Yes. Been reading it this weekend, in fact.

will said...

"When Christ calls a man, he bids him come and die". - D. Bonhoeffer

Of our fallen on Memorial Day: I believe we honor them best when we answer the Call. This is the way we follow their examples. Yes, there are myriad ways in which we do answer the Call, there are myriad ways in which we will die as a consequence. And yet there is only one answer to the Call and there is only one death - Christ's answer, Christ's death.

To answer the Call *is* warfare. We're all on the front lines, we're all under bombardment, all the time. The watchword is "vigilance". The daily decisions we make are a matter of life and death.

QP said...

Good Call Will. Thank you. And good night all.

Cassandra said...

Beautiful post for this special day! And, Will, thanks for the poem.

USS Ben USN (Ret) said...

Super post, Bob! Thanks!

This entire post is quotable. Like this, right from the beginning:
"It is a remembrance of things surpassed -- or of the fixed stars that transcend and illuminate our lives below, and without which we would surely lose our way."

Outstanding!

USS Ben USN (Ret) said...

Thanks Will for posting your Memorial Day poem!

robinstarfish said...

Coming in at the end of a long day to read OC and the attendant comments is the perfect benediction to a long anthem.

The Veterans Cemetery (just up the road from us) was packed today, moreso than I've ever seen. I'd like to believe there is a groundswell of real patriotism and honor afoot. And so I will.

USS Ben USN (Ret) said...

Thanks Mrs. G. for mentioning Soldiers Angels.
They are a remarkable help for our men and women serving.
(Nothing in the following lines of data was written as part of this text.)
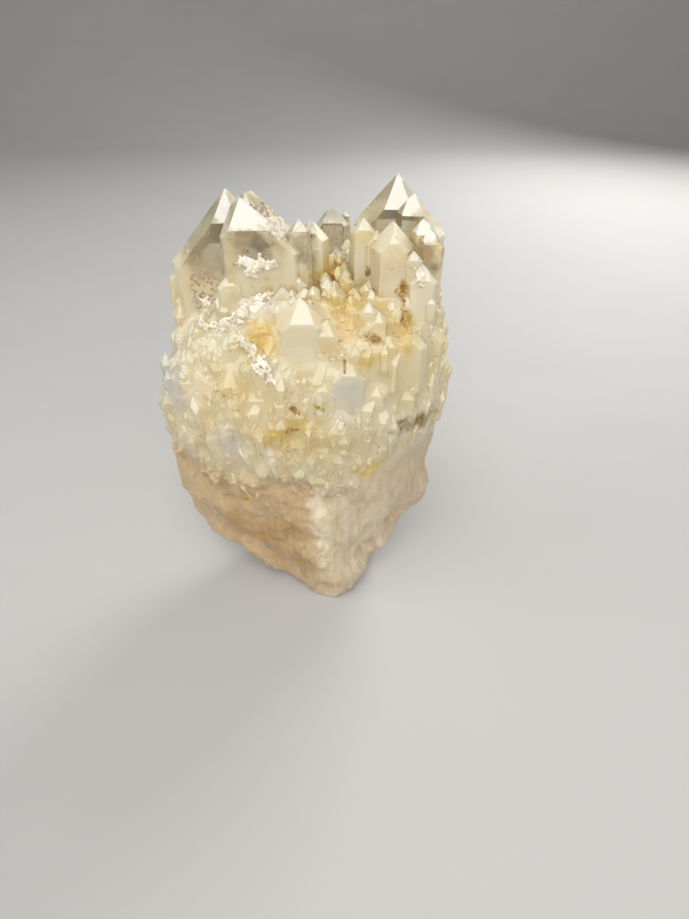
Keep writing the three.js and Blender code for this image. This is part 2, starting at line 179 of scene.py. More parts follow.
# %% The mantle of small crystals
draw = random.Random(11)
AXIS = np.array([-7.0, 24.0])
MANTLE_FOOT, MANTLE_TOP = 48.0, 92.0
LEDGE = {"right_of": 7.0, "width": 8.0, "in_front_of": 24.0, "height": 62.0}
CLEAN = [  # the smooth milky crystals of the front: x, y, z, then their reach along each
    (-6, 4, 88, 7.5, 8, 8),
    (4.4, -1, 77, 6, 6, 8),
    (13, 3, 79, 4.5, 6, 6),
]
FROM_OUTSIDE = 90
SAME_WAY = 0.995
REACHES = (0.7, 1.3)
RARE_REACH, RARITY = 1.7, 2.5
LEAN_AT_THE_FOOT, LEAN_AT_THE_TOP, LEAN_FALL = 24, 2, 1.5
STRAY_LEAN, STRAY_TWIST = 2.5, 6
OUT_OF_THE_FACE, ABOVE_THE_FACE = (-0.45, 0.25), (0.0, 1.5)
LENGTHS = (3.0, 5.0)
ROOM = 1.2
box_low, box_high = solid_corners.min(0) - ROOM, solid_corners.max(0) + ROOM
small_crystals = []


def surface_from_outside(turn, height):
    """Where a level line from outside towards the middle first meets the surface, and the way out there."""
    out = np.array([math.cos(turn), math.sin(turn), 0.0])
    start = np.array([*AXIS, height]) + FROM_OUTSIDE * out
    place, normal, _, _ = surface.ray_cast(Vector(start), Vector(-out))
    return (np.array(place), np.array(normal)) if place else (None, None)


def in_clean_place(place):
    """True where one of the few smooth milky crystals of the front shows."""
    return any(sum(((place[i] - spot[i]) / spot[i + 3]) ** 2 for i in range(3)) < 1 for spot in CLEAN)


def on_clean_face(place, normal, size=2.3):
    """True in the middle of a flat face that is large enough to have stayed clean."""
    side = np.cross(normal, [0, 0, 1.0])
    side /= np.linalg.norm(side) + 1e-9
    rise = np.cross(side, normal)
    for arm in (side, -side, rise, -rise):
        _, found, _, _ = surface.ray_cast(Vector(place + arm * size + normal), Vector(-normal), 2.0)
        if found is None or found.dot(Vector(normal)) < SAME_WAY:
            return False
    return True


def below_the_ledge(place, height):
    """True on the front right, where the mantle starts higher the further right it is."""
    risen = min(1, (place[0] - LEDGE["right_of"]) / LEDGE["width"])
    ledge_height = MANTLE_FOOT + risen * (LEDGE["height"] - MANTLE_FOOT)
    return place[1] < LEDGE["in_front_of"] and height < ledge_height


def mantle_crystal(turn, height):
    """A small crystal of the mantle, or None where the surface there is bare or a large clean face."""
    place, normal = surface_from_outside(turn, height)
    if place is None or in_clean_place(place) or on_clean_face(place, normal):
        return None
    if below_the_ledge(place, height):
        return None
    share = min(1.0, max(0.0, (height - MANTLE_FOOT) / (MANTLE_TOP - MANTLE_FOOT)))
    reach = draw.uniform(*REACHES) + draw.random() ** RARITY * RARE_REACH
    out = np.array([normal[0], normal[1], 0.0])
    out /= np.linalg.norm(out) + 1e-9
    slope = LEAN_AT_THE_FOOT * (1 - share) ** LEAN_FALL + LEAN_AT_THE_TOP
    rise = draw.uniform(*ABOVE_THE_FACE) * reach
    tip = place + out * reach * draw.uniform(*OUT_OF_THE_FACE) + np.array([0, 0, rise])
    lean = (slope * out[0] + draw.gauss(0, STRAY_LEAN), slope * out[1] + draw.gauss(0, STRAY_LEAN))
    length = reach * draw.uniform(*LENGTHS) + rise
    shape = crystal(tip, reach, length, lean, draw.gauss(0, STRAY_TWIST), draw)
    fits = (shape.min(0) > box_low).all() and (shape.max(0) < box_high).all()
    return shape if fits else None


ROWS, ROW_STRAY = 19, 1.4
SPARSER_FROM, CROWDED, SPARSE = 78, 68, 50
for row in range(ROWS):
    height = MANTLE_FOOT + (MANTLE_TOP - MANTLE_FOOT) * row / (ROWS - 1)
    in_a_row = CROWDED if height < SPARSER_FROM else SPARSE
    for step in range(in_a_row):
        turn = 2 * math.pi * (step + draw.random()) / in_a_row
        found = mantle_crystal(turn, height + draw.uniform(-ROW_STRAY, ROW_STRAY))
        if found is not None:
            small_crystals.append(found)
print("mantle:", len(small_crystals), "small crystals")

# %% [markdown]
# The valley between the two towers, and the steps behind them, are filled with upright crystals too. Their
# lines come straight down, because the ground there faces up.

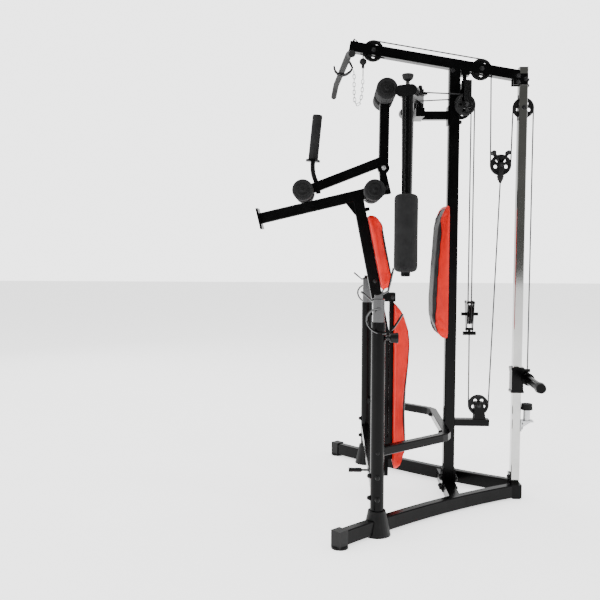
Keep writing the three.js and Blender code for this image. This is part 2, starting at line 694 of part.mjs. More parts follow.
function benchBracket() {
  const plates = [[25.8, 31], [-31, -25.8]].map((x) => box(x, [-349.7, -284], [96, 278]));
  const front = box([-31, 31], [-349.7, -343], [96, 142]);
  const bush = rod([0, -368, 112], [0, -345, 112], 11, 11, 16);
  const whole = join(...plates, front, bush, xRod(BENCH_PIVOT, 36, 8));
  return cut(whole, rod([0, -400, 112], [0, -338, 112], 5.6, 5.6, 16));
}

function pullPin() {
  const grip = rod([0, -468, 112], [0, -408, 112], 11, 9, 16);
  return join(rod([0, -412, 112], [0, -336.6, 112], 5, 5, 14), grip);
}

function seatPad() {
  const profile = [[0, -188], [40, -188], [47, -178], [47, 142], [40, 158], [30, 166], [0, 167]];
  const lean = Math.atan(RAIL_LEAN);
  const pad = sidePlate(profile, [-135, 135]).rotateX(lean);
  return pad.translate(0, railY(1144) + 26.3, 1150);
}

function backrestFrame() {
  const spine = box([-20, 20], [-284.2, -264.5], [172, 926]);
  const knuckle = xRod(BACKREST_HINGE, 23, 11, 20);
  return cut(join(spine, knuckle), xRod(BACKREST_HINGE, 40, 5.5, 16));
}

function backrestPad() {
  const face = -264;
  const lower = [[-242, 141], [-226, 160], [-217, 260], [-221, 400], [-217, 520], [-207, 640]];
  const upper = [[-204, 720], [-209, 800], [-221, 866], [-237, 900], [-250, 910]];
  const profile = [[face, 140], ...lower, ...upper, [face, 912]];
  return sidePlate(profile, [-135, 135]);
}

add('bench_bracket', benchBracket(), BLACK);
add('bench_pin', pullPin(), PLASTIC);
add('bench_rail', benchRail(), BLACK);
add('seat_pad', seatPad(), RED);
add('backrest_frame', backrestFrame(), BLACK);
add('backrest_pad', backrestPad(), RED);

// ---------------------------------------------------------------- leg developer
const GRIP_LENGTH = 198;

// A point along the tilted axis of the upright handle.
function grip(along) {
  return [0, -642 + 0.0986 * along, 1568 + 0.9951 * along];
}

function legLever() {
  const half = LEVER_TUBE / 2;
  const section = squareSection(LEVER_TUBE, LEVER_TUBE);
  const upper = sweep(section, [[0, ...LEVER_PIVOT], [0, UPPER_BAR[0], UPPER_BAR[1] + 12]]);
  const lower = sweep(section, [[0, ...LEVER_ELBOW], [0, LOWER_BAR[0] - 12, LOWER_BAR[1] - 4]]);
  const hub = xRod(LEVER_PIVOT, half, 27, 24);
  const bars = [UPPER_BAR, LOWER_BAR].map((at) => xRod(at, 176, BAR_R, 16));
  const handle = smooth([[0, -616, 1412], [0, -622, 1450], [0, -640, 1500], [0, -644, 1535], [0, -642.5, 1564]]);
  const flange = rod(grip(-10), grip(0), 33, 33, 20);
  const core = rod(grip(-5), grip(GRIP_LENGTH), 9, 9, 12);
  const whole = join(upper, lower, hub, ...bars, sweepCurve(roundSection(11, 8), handle, 8), flange, core);
  return cut(whole, xRod(LEVER_PIVOT, 40, 7.5, 20));
}

function foamGrip() {
  const body = rod(grip(GAP), grip(GRIP_LENGTH + 8), 23, 23, 20);
  return cut(body, rod(grip(-5), grip(GRIP_LENGTH + GAP), 9 + GAP, 9 + GAP, 12));
}

function foamRoller() {
  return ring(BAR_R + 0.4, ROLLER_R, ROLLER_INNER, ROLLER_OUTER, 24).rotateY(Math.PI / 2);
}

add('leg_lever', legLever(), BLACK);
add('lever_grip', foamGrip(), FOAM);
for (const [place, at] of Object.entries({ upper: UPPER_BAR, lower: LOWER_BAR, knee: KNEE_BAR })) {
  for (const [name, side] of Object.entries(SIDES)) {
    const turned = side > 0 ? [0, 0, 0] : [0, 0, Math.PI];
    add(`${name}_${place}_roller`, foamRoller(), FOAM, { at: [0, ...at], turned });
  }
}

// ---------------------------------------------------------------- origin
gym.updateMatrixWorld(true);
const whole = new THREE.Box3().setFromObject(gym, true);
gym.position.y = -(whole.min.y + whole.max.y) / 2;

export default gym;
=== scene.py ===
"""Multi station home gym: the looks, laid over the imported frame.

Places are written in millimetres from the main upright's foot, and spot() turns them into metres.
Sizes of turned and bevelled pieces are in millimetres too. X runs across the gym, +Z is up, and +Y
is the way from the upright to the chrome post.
"""
import math

import bmesh
import bpy
from mathutils import Matrix, Vector
from mathutils.bvhtree import BVHTree


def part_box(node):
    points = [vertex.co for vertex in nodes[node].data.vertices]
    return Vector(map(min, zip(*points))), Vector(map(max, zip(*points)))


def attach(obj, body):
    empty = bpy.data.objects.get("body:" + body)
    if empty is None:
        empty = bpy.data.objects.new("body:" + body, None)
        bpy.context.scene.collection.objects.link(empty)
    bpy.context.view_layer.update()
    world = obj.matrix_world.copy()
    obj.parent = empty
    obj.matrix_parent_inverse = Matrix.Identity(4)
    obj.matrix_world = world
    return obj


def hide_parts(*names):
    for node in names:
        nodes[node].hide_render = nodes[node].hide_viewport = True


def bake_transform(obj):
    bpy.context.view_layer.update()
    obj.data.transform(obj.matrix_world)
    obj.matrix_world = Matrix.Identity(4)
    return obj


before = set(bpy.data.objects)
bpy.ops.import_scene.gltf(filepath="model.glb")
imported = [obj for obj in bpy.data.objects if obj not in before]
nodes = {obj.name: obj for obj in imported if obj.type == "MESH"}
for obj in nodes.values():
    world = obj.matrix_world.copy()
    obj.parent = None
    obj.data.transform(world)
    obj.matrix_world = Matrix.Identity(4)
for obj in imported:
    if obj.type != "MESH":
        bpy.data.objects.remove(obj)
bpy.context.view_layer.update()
scene = bpy.context.scene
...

Adopt a Soldier, Marine, Sailor, or Airman is a great way to say "thank you" and it really does make a difference in morale. :^)

USS Ben USN (Ret) said...

Dojo said-

"The Veterans Cemetery (just up the road from us) was packed today, moreso than I've ever seen. I'd like to believe there is a groundswell of real patriotism and honor afoot. And so I will."

I with you on that, Dojo! Same observation here. :^)

julie said...

The memorial I went to yesterday was packed, as well. And when they played Taps, I don't think there was a dry eye in the house.